Yine Anayasanın 12.maddesinde de, “…herkesin kişiliğine bağlı dokunulmaz, devredilmez, vazgeçilmez temel hak ve özgürlüklere sahip olduğu…”, ayrıca 17. maddesinde de, “…herkesin yaşama, maddi ve manevi varlığını koruma ve geliştirme hakkına sahip bulunduğu…” düzenleme altına alınmış bulunmaktadır. Medeni Kanunun 24 ve 24/a maddelerinde de, kişilik haklarına karşı yapılan saldırının dava yolu ile korunacağı belirtilmiş, BK.nun 49. maddesinde ise saldırının yaptırımı düzenlenmiştir.
Görüldüğü üzere, Anayasada ve yasalarda kişinin hak arama özgürlüğü ile kişilik değerleri güvence altına alınmıştır.
Bir taraftan kişinin hak arama özgürlüğü güvence altına alınmışken, diğer taraftan kişilik hakları da Anayasal ve yasal güvence altına alınmıştır. Buna karşın kişi, hakkını ararken, karşı yanın kişilik değerlerine saldırıda bulunabilir. Onu hukuka aykırı bir eylemle suçlayabilir. Hukukun, karşı karşıya gelen bu iki değeri aynı konuda ve zamanda koruma altına aldığı düşünülemez. Her iki değerin çatışması durumunda somut olaydaki özelliğe göre birinin diğerine üstün tutulduğu görülecektir.
Şu durumda hak arama özgürlüğünün sınırsız olmadığı kabul edilmeli, kişinin istediği biçim ve koşulda ve salt başkasını zararlandırmak için bu hakkı kullanamayacağı, aksi halde bu hakkı kötüye kullanmış sayılacağı kabul edilerek, Anayasa ve yasaların öngördüğü güvenceden yararlandırılmamalıdır.

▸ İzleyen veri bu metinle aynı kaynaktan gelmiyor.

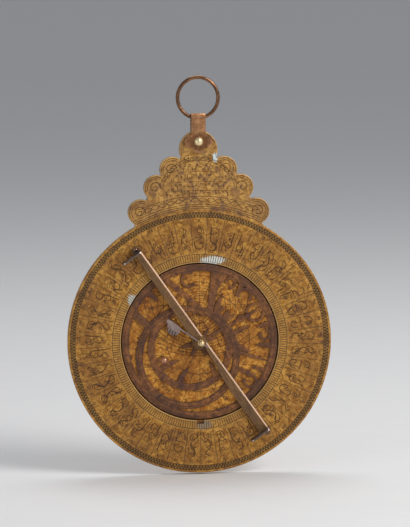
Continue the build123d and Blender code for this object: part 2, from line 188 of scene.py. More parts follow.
def line_cuts(lines, width, level, smooth=True):
    """Drawn cuts. Each line is a list of (x, z) places in mm about the disc's centre."""
    curve = bpy.data.curves.new("cuts", "CURVE")
    curve.dimensions = "3D"
    curve.bevel_depth = width / 2
    curve.bevel_resolution = 0
    curve.use_fill_caps = True
    curve.resolution_u = 4
    for places in lines:
        spline = curve.splines.new("NURBS" if smooth else "POLY")
        spline.points.add(len(places) - 1)
        for point, (x, z) in zip(spline.points, places):
            point.co = (x * mm, level, disc_z + z * mm, 1)
        if smooth:
            spline.order_u = min(4, len(places))
            spline.use_endpoint_u = True
    drawing = bpy.data.objects.new("cuts", curve)
    bpy.context.scene.collection.objects.link(drawing)
    take(drawing)
    bpy.ops.object.convert(target="MESH")
    drawing = bpy.context.object
    flat = 2 * proud / width
    drawing.scale.y = flat
    drawing.location.y = level * (1 - flat)
    return settle(drawing)


def numeral(text, height, radius, angle, level):
    """A plain number on a scale, its foot towards the centre. Height and radius in mm."""
    bpy.ops.object.text_add()
    number = bpy.context.object
    number.data.body = text
    number.data.size = height * mm * type_share
    number.data.align_x = "CENTER"
    number.data.align_y = "CENTER"
    number.data.resolution_u = 2
    number.data.extrude = proud
    bpy.ops.object.convert(target="MESH")
    number = bpy.context.object
    stand = Matrix.Rotation(math.pi / 2, 4, "X")
    if level > 0:
        stand = Matrix.Rotation(math.pi, 4, "Z") @ stand
    spin = Matrix.Rotation(-math.radians(angle - 90), 4, "Y")
    number.data.transform(spin @ stand)
    number.data.transform(Matrix.Translation(on_disc(radius, angle, level)))
    return number


# Shader effects shared by the metals


def new_group(name, inputs, outputs):
    group = bpy.data.node_groups.new(name, "ShaderNodeTree")
    for label, kind, start in inputs:
        socket = group.interface.new_socket(label, in_out="INPUT", socket_type=kind)
        if start is not None:
            socket.default_value = start
    for label in outputs:
        group.interface.new_socket(label, in_out="OUTPUT", socket_type="NodeSocketFloat")
    return group, group.nodes.new("NodeGroupInput"), group.nodes.new("NodeGroupOutput")


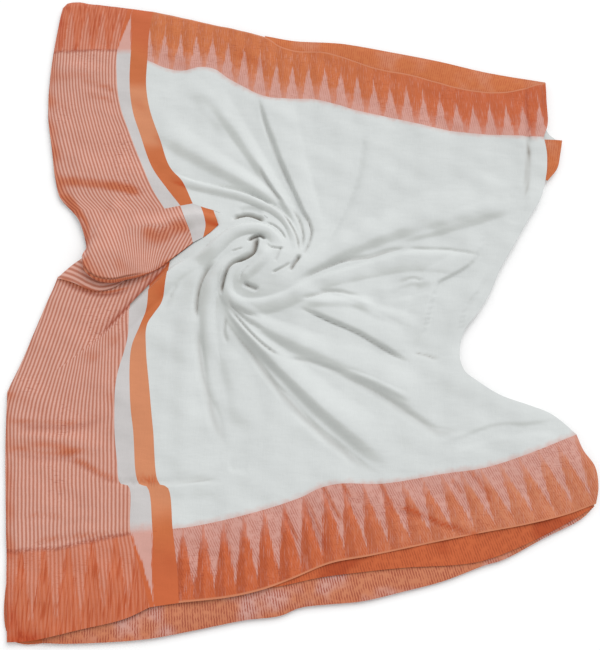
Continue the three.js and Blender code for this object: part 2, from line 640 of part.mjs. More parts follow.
function hiddenLayers() {
  const rim = new THREE.CatmullRomCurve3(
    OUTLINE.map(([x, y]) => new THREE.Vector3(x, y, 0)), true, 'centripetal');
  const positions = [];
  const ringAt = (place) => {
    for (let i = 0; i < RIM_STATIONS; i += 1) {
      const edge = rim.getPointAt(i / RIM_STATIONS);
      positions.push(...place(edge, Math.atan2(edge.y - STACK_MIDDLE.y, edge.x - STACK_MIDDLE.x)));
    }
  };
  RIM.forEach(({ inset, height }) => ringAt((edge, angle) => [
    edge.x - inset * Math.cos(angle), edge.y - inset * Math.sin(angle), height]));
  HEAP.forEach(({ radius, height }) => ringAt((edge, angle) => [
    HUB.x + radius * Math.cos(angle), HUB.y + radius * Math.sin(angle), height]));
  const underMiddle = positions.length / 3;
  const topMiddle = underMiddle + 1;
  positions.push(STACK_MIDDLE.x, STACK_MIDDLE.y, 0, HUB.x, HUB.y, HEAP.at(-1).height + 0.5);
  const rings = RIM.length + HEAP.length;
  const faces = [];
  for (let i = 0; i < RIM_STATIONS; i += 1) {
    const next = (i + 1) % RIM_STATIONS;
    faces.push(underMiddle, next, i);
    for (let ring = 0; ring + 1 < rings; ring += 1) {
      const low = ring * RIM_STATIONS;
      const high = low + RIM_STATIONS;
      faces.push(low + i, low + next, high + next, low + i, high + next, high + i);
    }
    const last = (rings - 1) * RIM_STATIONS;
    faces.push(topMiddle, last + i, last + next);
  }
  return meshOf('hidden_layers', 'stack', positions, faces);
}

part.add(hiddenLayers());

export default part;
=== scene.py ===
"""A cotton saree, folded into a flat stack and twisted at its middle into a rosette.

The plan is in millimetres, as in the part's own tables: each stretch of cloth is a patch
between four smooth curves, and one function, surface(), gives the height of its upper
face. to_metres() turns plan points into the frame.
"""

import math

import bpy
import numpy as np
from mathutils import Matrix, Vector


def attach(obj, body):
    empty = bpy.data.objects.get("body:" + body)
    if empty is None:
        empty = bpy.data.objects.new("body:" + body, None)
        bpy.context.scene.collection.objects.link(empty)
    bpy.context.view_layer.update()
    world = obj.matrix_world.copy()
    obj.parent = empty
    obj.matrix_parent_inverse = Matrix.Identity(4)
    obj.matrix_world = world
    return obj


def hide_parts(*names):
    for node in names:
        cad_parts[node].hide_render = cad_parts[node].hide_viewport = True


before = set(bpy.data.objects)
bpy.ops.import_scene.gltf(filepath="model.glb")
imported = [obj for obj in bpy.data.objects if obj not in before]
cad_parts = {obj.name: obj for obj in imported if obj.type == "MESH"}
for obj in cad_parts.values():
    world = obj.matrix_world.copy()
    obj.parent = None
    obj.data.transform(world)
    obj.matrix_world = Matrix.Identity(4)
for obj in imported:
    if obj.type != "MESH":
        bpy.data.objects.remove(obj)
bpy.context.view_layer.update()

MM = 0.001
TO_MIDDLE = (0.5, -1.6)      # the plan's shift in the frame, in millimetres

# -------- camera

CAMERA_TILT = math.radians(18)       # from looking straight down, towards +Y
CAMERA_PLACE = (1.5, -479.6, 1248)   # millimetres
CAMERA_LENS = 44.31
CAMERA_SENSOR = 36


def add_camera():
    data = bpy.data.cameras.new("camera")
    data.lens = CAMERA_LENS
    data.sensor_width = CAMERA_SENSOR
    data.dof.use_dof = False
    camera = bpy.data.objects.new("camera", data)
    camera.location = [MM * c for c in CAMERA_PLACE]
    camera.rotation_euler = (CAMERA_TILT, 0, 0)
    bpy.context.scene.collection.objects.link(camera)
    bpy.context.scene.camera = camera


add_camera()

# -------- sizes, in millimetres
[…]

Somut olayda, davacı ile davalının akraba olduğu, aralarında hukuk davaları bulunduğu, genellikle davacı lehine sonuçlandığı, davalının Milli Eğitim Bakanlığına verdiği şikayet dilekçesinde, davacının aleyhine ağır ithamlarda bulunduğu, tanıkların bir kısmının beyanlarında da görgüye dayalı bilgileri olmayıp duyumları aktardıkları anlaşılmıştır. Davacı ile davalı arasındaki geçmişe dayalı husumet gözetildiğinde bu tanıkların beyanının diğer delillerle desteklenmemesi nedeniyle karara esas alınması usul ve yasaya uygun kabul edilemez.

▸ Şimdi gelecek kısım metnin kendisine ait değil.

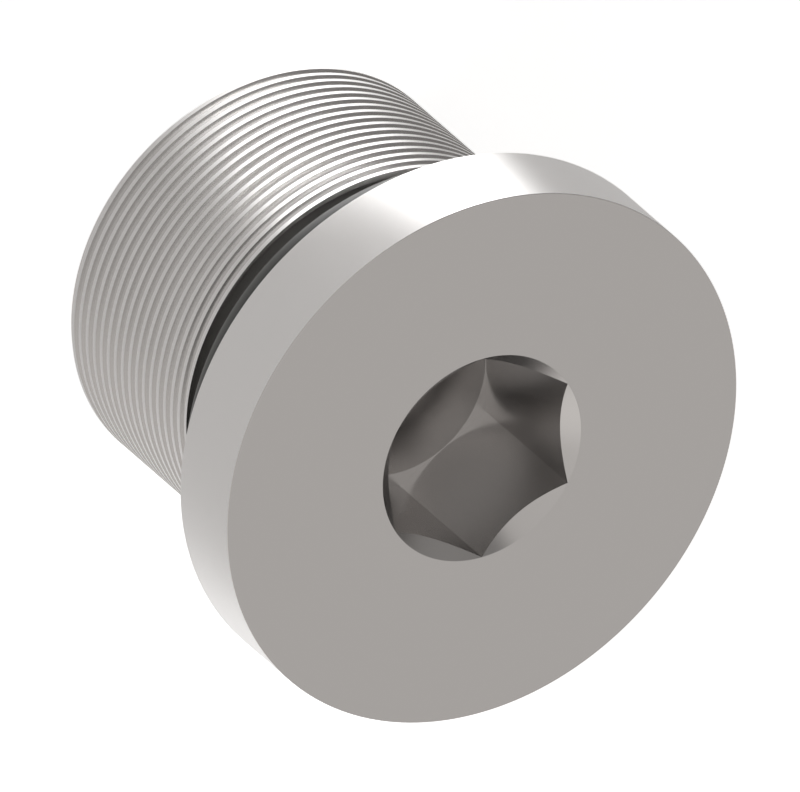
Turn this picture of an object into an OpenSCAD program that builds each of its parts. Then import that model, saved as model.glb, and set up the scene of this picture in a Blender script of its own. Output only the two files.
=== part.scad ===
// Screw plug with a round head, a hexagon socket and a rubber sealing ring under the head.
// The body is one turned piece: head, neck, threaded shank, and a hexagon broached into a drilled hole.
// It stands on the threaded end, with the end face at z = 0 and the head on top.

/* [Head] */
// Diameter of the head
head_d = 62.6; // [58:0.1:80]
// Thickness of the head
head_h = 10; // [5:0.1:16]
// Chamfer that breaks the head's two outer edges
edge_break = 0.1; // [0.05:0.05:0.5]

/* [Neck] */
// Diameter of the plain neck between head and thread
neck_d = 41.8; // [38:0.1:44]
// Length of the plain neck
neck_h = 11.4; // [9:0.1:16]

/* [Thread] */
// Outer diameter of the thread
thread_d = 48; // [46:0.1:54]
// Length of the threaded shank, its end chamfer included
thread_h = 25.9; // [12:0.1:40]
// Pitch of the thread
thread_pitch = 1.5; // [1.3:0.1:2]
// Depth of the thread groove
thread_depth = 0.81; // [0.5:0.01:0.95]
// Angle between the groove's two flanks
thread_angle = 60; // [50:1:62]
// Height of the first groove's root above the end face
thread_start = 0.88; // [0:0.01:1.5]
// Chamfer at the free end of the thread
end_chamfer = 1; // [0.5:0.1:2]

/* [Hexagon socket] */
// Width across the flats of the key
key_af = 21; // [17:0.5:24]
// Play between key and socket, across the flats
key_play = 0.1; // [0.05:0.01:0.3]
// Depth of the hexagon from the head's face
key_depth = 17.5; // [8:0.1:20]
// Angle of the countersink at the mouth
mouth_angle = 90; // [80:1:120]
// Step between the flats and the drilled hole below them
drill_step = 0.05; // [0.03:0.01:0.5]
// Depth of the drilled hole's straight wall from the head's face
drill_depth = 26.5; // [21:0.1:30]
// Point angle of the drill
drill_angle = 118; // [100:1:140]

/* [Sealing ring] */
// Thickness of the ring's round section
ring_section = 7; // [5:0.1:8]
// Play between the ring and the neck and head that hold it
ring_play = 0.1; // [0.05:0.01:0.3]

/* [Hidden] */
$fn = 144;

head_r = head_d / 2;
neck_r = neck_d / 2;
thread_r = thread_d / 2;
seat_z = thread_h + neck_h;
top_z = seat_z + head_h;

// The socket's cutters stand this far above the head's face.
overcut = 0.5;

// The mouth of the countersink is the circle through the hexagon's corners.
socket_af = key_af + key_play;
corner_r = socket_af / sqrt(3);
drill_r = socket_af / 2 - drill_step;

// The thread is cut as V grooves one pitch apart, each a ring round the shank.
groove_overcut = 0.05;
groove_open_r = thread_r + groove_overcut;
groove_root_r = thread_r - thread_depth;
groove_half_w = (groove_open_r - groove_root_r) * tan(thread_angle / 2);
groove_last = floor((thread_h + groove_half_w - thread_start) / thread_pitch);

ring_r = neck_r + ring_play + ring_section / 2;
ring_z = seat_z - ring_play - ring_section / 2;

module thread_grooves() {
    for (i = [0 : groove_last])
        translate([0, 0, thread_start + i * thread_pitch])
            rotate_extrude() polygon([
                [groove_root_r, 0],
                [groove_open_r, -groove_half_w],
                [groove_open_r, groove_half_w],
            ]);
}

// Half section of the turned body, before its thread and socket are cut.
module body_profile() {
    polygon([
        [0, 0],
        [thread_r - end_chamfer, 0],
        [thread_r, end_chamfer],
        [thread_r, thread_h],
        [neck_r, thread_h],
        [neck_r, seat_z],
        [head_r - edge_break, seat_z],
        [head_r, seat_z + edge_break],
        [head_r, top_z - edge_break],
        [head_r - edge_break, top_z],
        [0, top_z],
    ]);
}

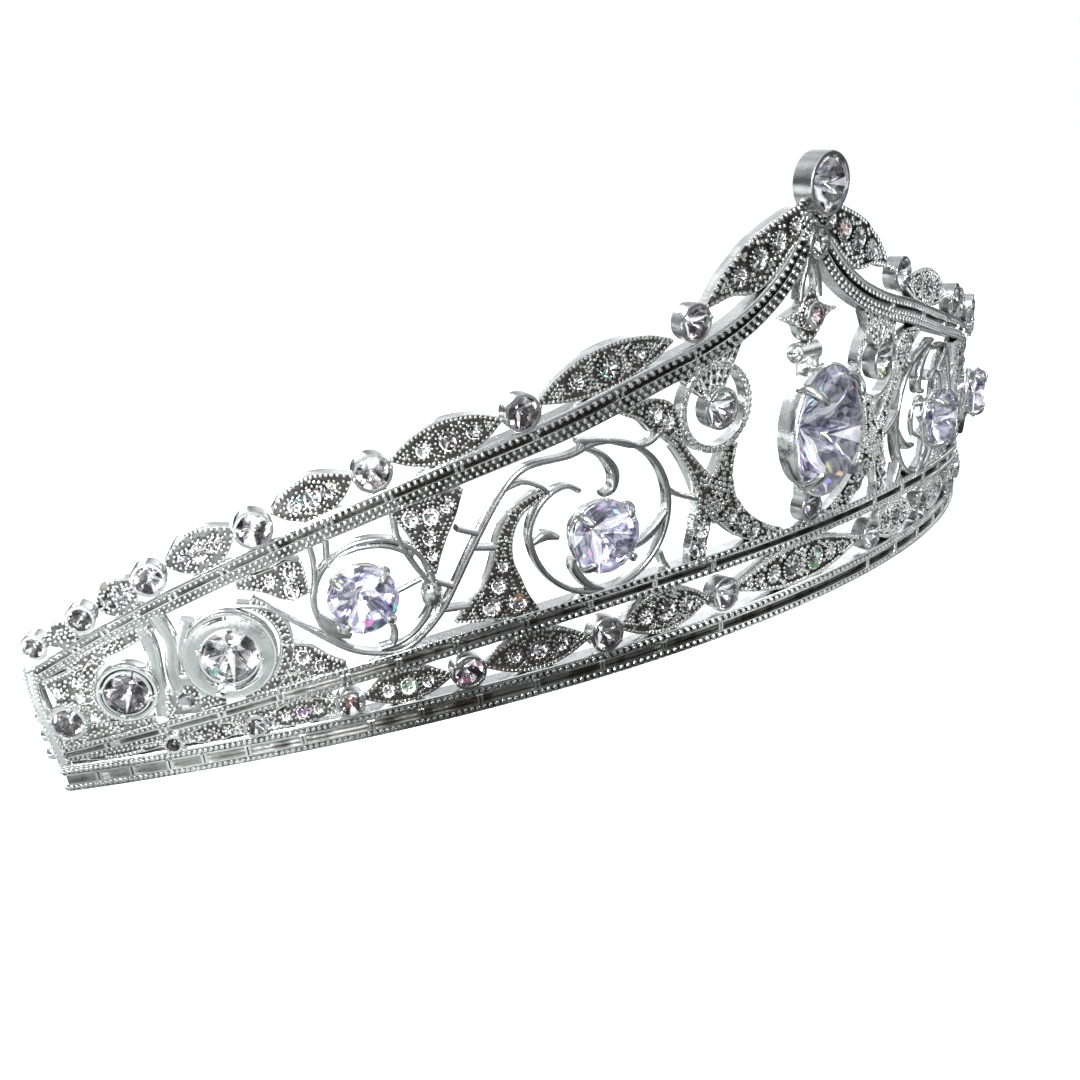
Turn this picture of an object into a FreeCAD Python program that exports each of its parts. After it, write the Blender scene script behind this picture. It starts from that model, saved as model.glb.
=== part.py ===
import FreeCAD, Part
import math
import os
from FreeCAD import Vector

# Bridal tiara, millimetres, +Z up, front towards -Y, wearer's head behind it at +Y.
#
# The tiara is an openwork band.  It follows a circle in plan and leans outward, so it lies on a
# cone.  A place on the band has three coordinates: s runs along the base circle from the middle,
# h runs up the slope, and n stands off the band's middle sheet, outwards.  The two halves mirror
# each other: the half at +X is modelled, every table below is for that half, and the other half
# is its mirror image.

# ---------------------------------------------------------------- driving dimensions
BASE_RADIUS = 107.8        # radius of the base circle, at the middle of the metal
LEAN = math.radians(10.95)  # the band's outward lean
HALF_ARC = 87.0            # half the length along the base circle
RAIL_BACK = -0.9           # n of the rails' inner face
RAIL_FRONT = 0.9           # n of the rails' outer face
GROOVE_FLOOR = 0.25        # n of the floor of the groove along each rail
PANEL_BACK = -0.7          # n of the inner face of leaves and panels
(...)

Kaldı ki, davalı şikayetinde kendi haklarının korunmasına ilişkin bir talep ve beyanda bulunmamıştır. Şikayet dilekçesinde davacının kişiliğine açıkça saldırıda bulunulması, davacı hakkında idari soruşturma izni verilmemesi gözetildiğinde, davalının şikayet hakkının hukuka aykırı olarak kullandığı kabul edilerek uygun bir miktar tazminata hükmetmek gerekirken, yanılgılı gerekçe ile davanın reddine karar verilmiş olması doğru görülmemiş, bozmayı gerektirmiştir.
Bu itibarla yukarıda açıklanan esaslar gözönünde tutulmaksızın yazılı şekilde hüküm tesisi isabetsiz, temyiz itirazları bu nedenlerle yerinde olduğundan kabulü ile hükmün HUMK.nun 428. maddesi gereğince BOZULMASINA ve peşin alınan temyiz harcının istek halinde temyiz edene iadesine, 09.06.2011 tarihinde oybirliğiyle karar verildi.